Yep, it works both ways.   It depends on which situation happens more often, over-payment or under-payment.  BD,poi, as someone who has experience in these matters, which do you think is more common?

I'll tell you what I think. And Baron will probably correct me, and that is fine. He sure knows more than me.

My opinion is the O&G companies need to know what they are doing (who they are paying) before they pay them. In their defense, perhaps there should be a limitation on paying underpayments if no succession has been filed. I know that sometimes it is almost impossible to trace ownership without successions. And I do believe that successions are the responsibilty of the landowner (mineral owner).
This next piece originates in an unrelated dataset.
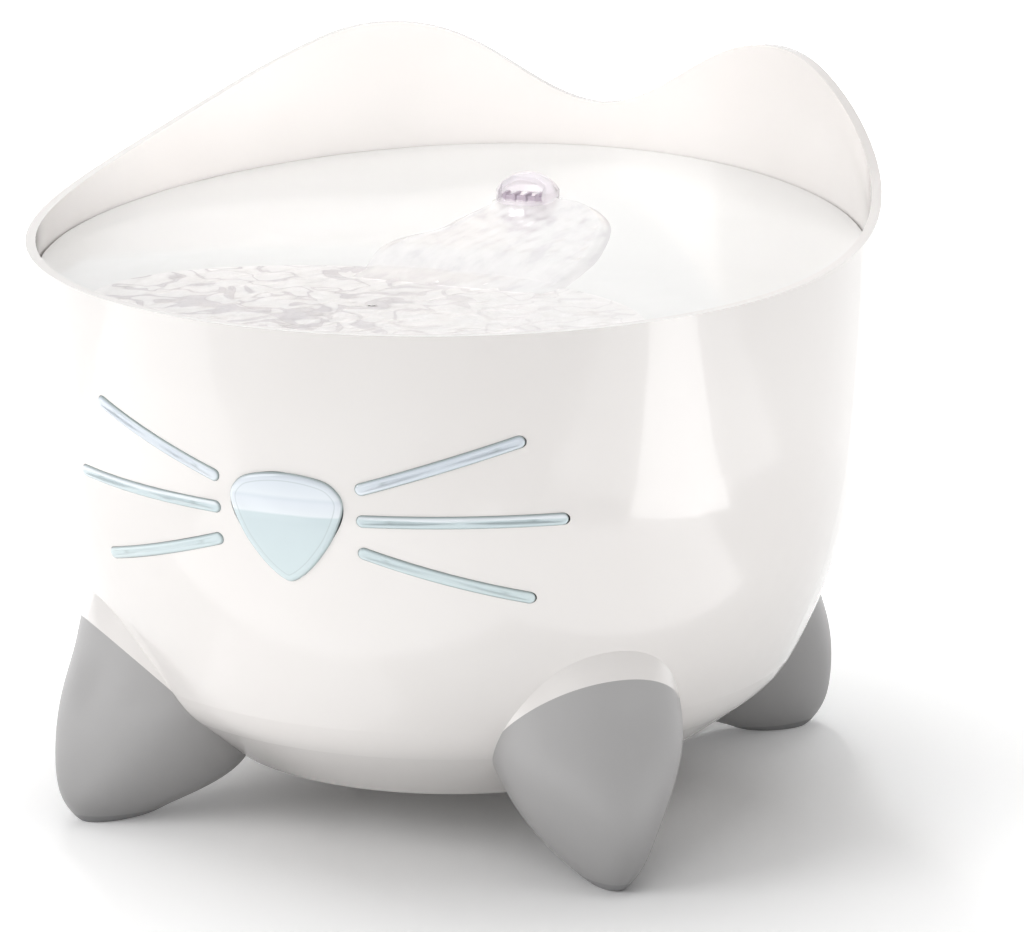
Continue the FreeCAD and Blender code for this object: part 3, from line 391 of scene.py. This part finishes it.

But if the mineral owner has not guarenteed title as to his interest, I do not believe he should be entitled to make repayment.

I never sign a lease with a guarentee of title clause unless I am 100% sure of my title. And the same with a division order.

But then again, if there are no title problems with the mineral interest, I think the O&G company should pay 10 years back if they did not do diligent work.

My opinion is a little convoluted, but I think fair. And I know it will never be the law.

 

I agree that the bill as written is simplistic and likely needs to have some qualifying language to more clearly define the responsibilities of lessors and lessees.  I have first hand knowledge of lessees failing to perform basic due diligence in the identification and notification of ownership interests but can also understand the complexity of determining ownership interests where there is no public record(s) of heirship.
I agree, Skip.

I have a problem with this bill.

 

The concern I have is with the time frome of ten years. Ten years is a long time.

 

Also, The most common situation that concerns me, is what happens in the case of missing or unlocatble interests. after seven years a opertor is required to submit these funds to LA unclaimed property fund. What happens in these cases?